L’ouvrage s’oriente ensuite vers le français parlé. La contribution suivante par Frédéric Lambert et Gilles Col (123–152) tente de démontrer le rôle de la valeur aspectuelle de voilà sur ses interprétations dans différents usages discursifs en français parlé, en considérant trois classes d’utilisation de ce terme: voilà accompagné d’un connecteur, les cas de reformulation et les emplois déictiques. Les auteurs montrent que les différentes fonctions discursives de voilà découlent en réalité de sa valeur de résultatif. Ensuite, Mélanie Petit (153–178) concentre son étude sur la prosodie de voilà dans le discours médiatique. Les contours intonatifs identifiés n’ont pas de correspondance directe avec une fonction sémantique spécifique de voilà, mais permettent de nuancer certaines fonctions. L’emploi conclusif de voilà associé à un contour descendant peut permettre de clore un sujet, tandis qu’un contour en cloche a pour but d’insister sur l’évidence des propos.

Les deux contributions suivantes comparent voilà à certains équivalents dans d’autres langues. Juliette Delahaie et Immaculada Solìs Garcia (179–206) mettent voilà en regard avec le terme claro en espagnol dans des dialogues nécessitant de marquer l’accord entre locuteurs. En utilisant deux corpus similaires contenant des données authentiques d’agences de voyage ainsi que des dialogues semi-guidés, les auteures identifient certaines valeurs propres à voilà en français, en relation avec l’orientation locuteur/interlocuteur et les connaissances partagées. Pierre-Don Giancarli (207–258) compare quant à lui les valeurs aspectuelles et temporelles de voilà (que)/ il y a (que)/ ça fait (que) avec leurs équivalents en anglais et en corse. Ceci permet de mettre en relief le fait que ces marqueurs en français se composent d’une partie prépositionnelle localisant un événement dans le temps et d’un élément pivot permettant de mesurer la durée d’un intervalle, tandis que l’anglais et le corse requièrent l’utilisation de marqueurs spécialisés pour changer d’opération.

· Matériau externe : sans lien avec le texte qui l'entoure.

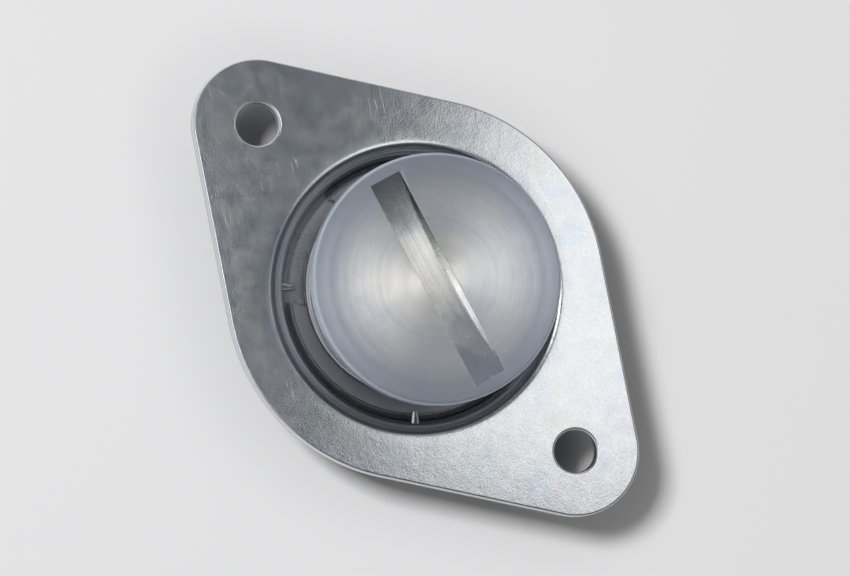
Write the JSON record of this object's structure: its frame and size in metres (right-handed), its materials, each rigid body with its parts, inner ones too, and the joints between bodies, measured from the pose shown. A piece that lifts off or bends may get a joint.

L’étude de Dominique Knutsen, Gilles Col et Jean-François Rouet (259–298) diffère des autres chapitres de l’ouvrage en incluant une expérience, une tâche d’appariement, en plus d’une analyse de corpus, afin de tester si voilà est utilisé par les locuteurs afin de résoudre une difficulté liée à l’énonciation ou l’interlocution. Cette contribution montre que la charge cognitive d’un participant est prise en charge par son interlocuteur qui produit voilà. La dernière contribution, par Charlotte Danino et Gilles Col (299–320) propose une analyse multimodale de voilà sur la gestualité co-verbale à partir d’un corpus d’émission télévisuelle. Cette étude exploratoire fournit une liste de gestes différents, qui ne se limite pas au pointage mais inclut différents types de mouvements ainsi que le regard, qui sont associés à certaines fonctions de l’interaction, particulièrement en lien avec l’engagement des interlocuteurs et la gestion de l’attention.

Les contributions se répondent et se suivent de manière fluide et logique. On pourrait toutefois regretter une absence d’analyse quantitative ou statistique, au profit d’un cadre uniquement qualitatif. Autre faiblesse, la plupart des contributions séparent voilà selon plusieurs fonctions sémantiques et pragmatiques, sans pour autant justifier au niveau méthodologique les critères leur permettant d’effectuer ces catégorisations, ce qui nuit à la réplicabilité de ces études. Pour autant, ce livre a pour mérite de traiter d’un très large éventail de fonctions et de types de registres, et de fournir des analyses variées et détaillées. Il intéressera les linguistes travaillant sur voilà ainsi que sur l’organisation du discours en français.